If Purcell prevents such a ruling, it gives every State the opportunity to hold an unlawful election. The District Court, once again aptly, made the point: Were judicial review so broadly foreclosed, then to implement even a “blatantly unconstitutional map,” the “Legislature would need only to pass” it on a schedule like this one. App. 154–155. That cannot be the law—except of course that today it is. According to the majority, Texas had a free pass to redistrict in August 2025 for the 2026 House elections. See ante, at 2. All that the plaintiffs can hope for is better luck in 2028.
IV
The majority today loses sight of its proper role. It is supposed to review the District Court’s factfinding only for clear error. But under that deferential standard, the District Court’s “plausible” (actually, quite careful) factfinding must survive. The majority can reach the result it does—overturning the District Court’s finding of racial line- drawing, even if to achieve partisan goals—only by arrogating to itself that court’s rightful function. We know better, the majority declares today. I cannot think of a reason why.
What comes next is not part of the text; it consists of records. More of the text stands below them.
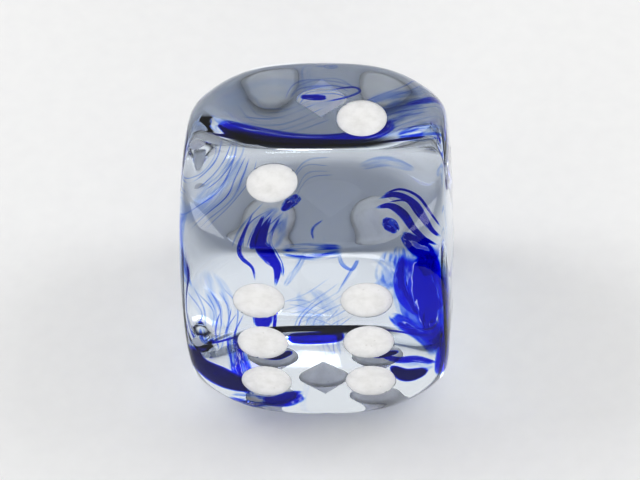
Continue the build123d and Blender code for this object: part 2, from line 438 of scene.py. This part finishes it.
density = add_node(dye, "Math", {0: filled.outputs[0], 1: dye_in["Depth"]}, operation="MULTIPLY", use_clamp=True)
tone = add_node(dye, "ValToRGB", {0: density.outputs[0]})
for position, color in (
    (0.0, (1.0, 1.0, 1.0)),
    (0.15, (0.72, 0.81, 0.98)),
    (0.35, (0.30, 0.46, 0.95)),
    (0.6, (0.02, 0.10, 0.92)),
    (0.8, (0.0, 0.028, 0.86)),
    (1.0, (0.0, 0.003, 0.66)),
):
    stop = tone.color_ramp.elements[0] if position == 0.0 else tone.color_ramp.elements.new(position)
    stop.position = position
    stop.color = (*color, 1.0)
dye.links.new(tone.outputs[0], dye_out["Color"])


def dye_material(name, strands, depth, seed):
    """Tinted resin that lets light straight through, coloured by the combed dye of its ribbon."""
    material, tree, shader = new_material(name, IOR=1.0, Transmission_Weight=1.0, Roughness=0.0)
    split = add_node(tree, "SeparateXYZ", {0: add_node(tree, "UVMap", uv_map="ribbon").outputs[0]})
    amount = add_node(tree, "Attribute", attribute_name="dye").outputs["Fac"]
    combed = add_node(
        tree,
        "Group",
        {
            "Along": split.outputs[0],
            "Across": split.outputs[1],
            "Amount": amount,
            "Strands": strands,
            "Depth": depth,
            "Seed": seed,
        },
        node_tree=dye,
    )
    tree.links.new(combed.outputs["Color"], shader.inputs["Base Color"])
    return material


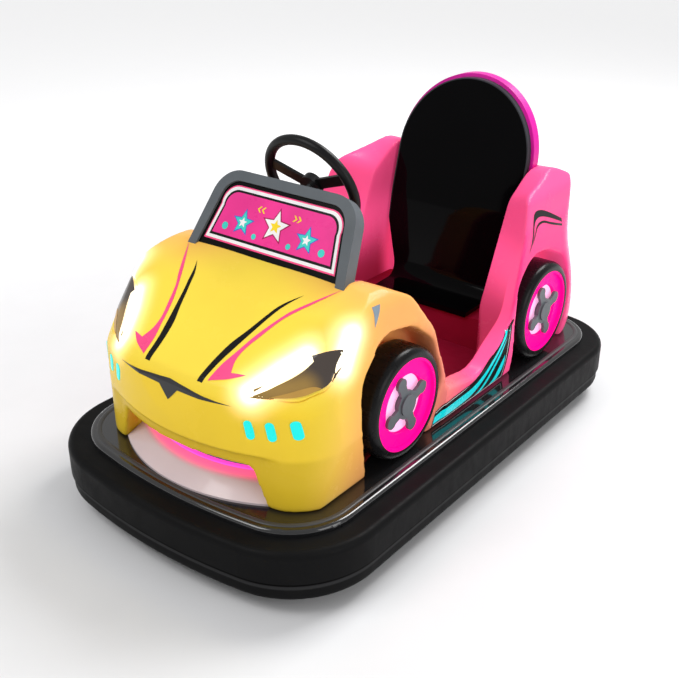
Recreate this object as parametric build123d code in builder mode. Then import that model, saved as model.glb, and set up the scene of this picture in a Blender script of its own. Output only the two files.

And this Court’s eagerness to playact a district court here has serious consequence. The majority calls its “evaluation” of this case “preliminary.” Ante, at 1. The results, though, will be anything but. This Court’s stay guarantees that Texas’s new map, with all its enhanced partisan advantage, will govern next year’s elections for the House of Representatives. And this Court’s stay ensures that many Texas citizens, for no good reason, will be placed in electoral districts because of their race. And that result, as this Court has pronounced year in and year out, is a violation of the Constitution.
Notes
1 *After explaining why the adverse inference was not dispositive in this case, the District Court also speculated that it might not have had to draw the inference at all because the case was at such an early stage. App. 132. (Here, the court noted that the expert testimony suggested that the plaintiffs would have had no trouble coming up with a map, so that their failure to do so likely reflected a lack of time. See id., at 134.) This Court has not specifically opined on that matter one way or another. But even assuming the adverse inference is appropriate at every stage of the litigation, the primary rationale of the District Court stands: The adverse inference was not dispositive because of all the direct evidence in the case.